Farm friends in the Midwest… did you, too, look out your window this morning with an irrational feeling of betrayal?
Living in a region which truly embraces all four seasons has a certain charm. We fall asleep to birds and color—and awake to white. There are few moments more magical than that first moment of waking to a thick, heavy blanket of snow where only the day before there was none. So perhaps it is unfair of me to complain. Still, I cannot help but find the magic rather less… magical… in April, than it was in December.
Such was my general state of mind as I drove (slowly) to the farm this morning. Bitter. Annoyed with nature for teasing me with sunshine this past week. Aching for green, for Spring, for warmth and fresh life.
And then, the world reminded me that everything is not always as we see with our own eyes and feel against our own skin. To all of you who awoke this morning in a late-season Winter storm, take heart. Even here in snowy Northern Michigan, where no one would believe it stepping outside, there are thriving pockets of lush green life. Many local farmers are harvesting fresh produce from hoophouses and gearing up for a busy season. Here at the Light of Day farm, I trudged to the hoophouse and was greeted by a host of beautiful happy tea plants (Camelia sinensis) waving in greeting.
We are in the process of transplanting our lovely tea plants from their pots in the greenhouse into the rich Biodynamic earth protected by our hoophouse.

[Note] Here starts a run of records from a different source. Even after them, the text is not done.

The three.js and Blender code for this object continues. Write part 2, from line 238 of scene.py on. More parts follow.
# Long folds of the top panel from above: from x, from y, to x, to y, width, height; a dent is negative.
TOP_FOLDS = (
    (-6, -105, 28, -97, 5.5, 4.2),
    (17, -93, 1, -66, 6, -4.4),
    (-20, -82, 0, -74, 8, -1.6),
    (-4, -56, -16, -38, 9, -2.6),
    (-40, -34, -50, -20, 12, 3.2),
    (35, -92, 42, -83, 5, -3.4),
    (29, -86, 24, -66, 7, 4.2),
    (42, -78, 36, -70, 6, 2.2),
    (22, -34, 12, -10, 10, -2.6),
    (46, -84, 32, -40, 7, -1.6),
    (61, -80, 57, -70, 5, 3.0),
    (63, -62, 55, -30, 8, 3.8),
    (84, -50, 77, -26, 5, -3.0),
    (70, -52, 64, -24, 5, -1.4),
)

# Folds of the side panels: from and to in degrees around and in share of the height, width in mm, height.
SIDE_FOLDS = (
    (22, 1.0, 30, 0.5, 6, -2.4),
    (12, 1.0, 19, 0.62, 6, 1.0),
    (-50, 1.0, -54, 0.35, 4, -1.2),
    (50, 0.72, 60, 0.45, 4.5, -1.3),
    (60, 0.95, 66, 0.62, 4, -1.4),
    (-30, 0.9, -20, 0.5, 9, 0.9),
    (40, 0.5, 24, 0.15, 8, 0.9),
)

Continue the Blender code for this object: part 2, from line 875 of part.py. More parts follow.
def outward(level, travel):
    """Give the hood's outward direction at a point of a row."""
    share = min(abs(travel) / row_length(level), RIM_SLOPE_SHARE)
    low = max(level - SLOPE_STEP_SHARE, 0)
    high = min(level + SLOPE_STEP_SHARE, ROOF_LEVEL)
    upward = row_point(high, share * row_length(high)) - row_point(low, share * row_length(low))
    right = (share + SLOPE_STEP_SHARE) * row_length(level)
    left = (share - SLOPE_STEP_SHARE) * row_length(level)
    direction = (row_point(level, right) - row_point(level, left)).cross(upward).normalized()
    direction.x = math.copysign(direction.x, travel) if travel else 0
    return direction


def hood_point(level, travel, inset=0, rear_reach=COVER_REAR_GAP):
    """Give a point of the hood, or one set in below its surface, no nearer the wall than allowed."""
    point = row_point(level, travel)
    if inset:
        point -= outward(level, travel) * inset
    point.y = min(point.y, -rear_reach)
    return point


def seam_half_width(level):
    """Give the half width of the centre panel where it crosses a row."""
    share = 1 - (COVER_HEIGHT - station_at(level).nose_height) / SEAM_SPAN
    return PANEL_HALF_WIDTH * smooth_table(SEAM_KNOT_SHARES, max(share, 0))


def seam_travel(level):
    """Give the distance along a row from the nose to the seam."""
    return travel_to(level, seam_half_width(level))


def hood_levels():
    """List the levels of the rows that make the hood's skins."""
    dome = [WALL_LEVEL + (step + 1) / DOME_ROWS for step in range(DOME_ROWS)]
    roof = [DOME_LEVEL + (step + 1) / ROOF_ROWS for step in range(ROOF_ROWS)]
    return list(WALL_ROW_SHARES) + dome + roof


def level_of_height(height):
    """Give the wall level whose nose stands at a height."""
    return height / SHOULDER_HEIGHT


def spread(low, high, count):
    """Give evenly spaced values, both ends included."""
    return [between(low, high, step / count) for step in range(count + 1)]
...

While those still in their pots may now have to wait another week before they can be moved without damage from the cold, those which have already been transplanted are settling cozily into their new home… which is really quite amazing. Tea, a tropical tree, the most labor-intensive crop in the world, is growing and giving life nestled right here in our snowy Northern Michigan landscape.
For me, knowing how happy those tea plants are to be outside, stretching their roots and preparing to grow, lends a bit of magic back to this snowy day… and I hope it does for you, as well.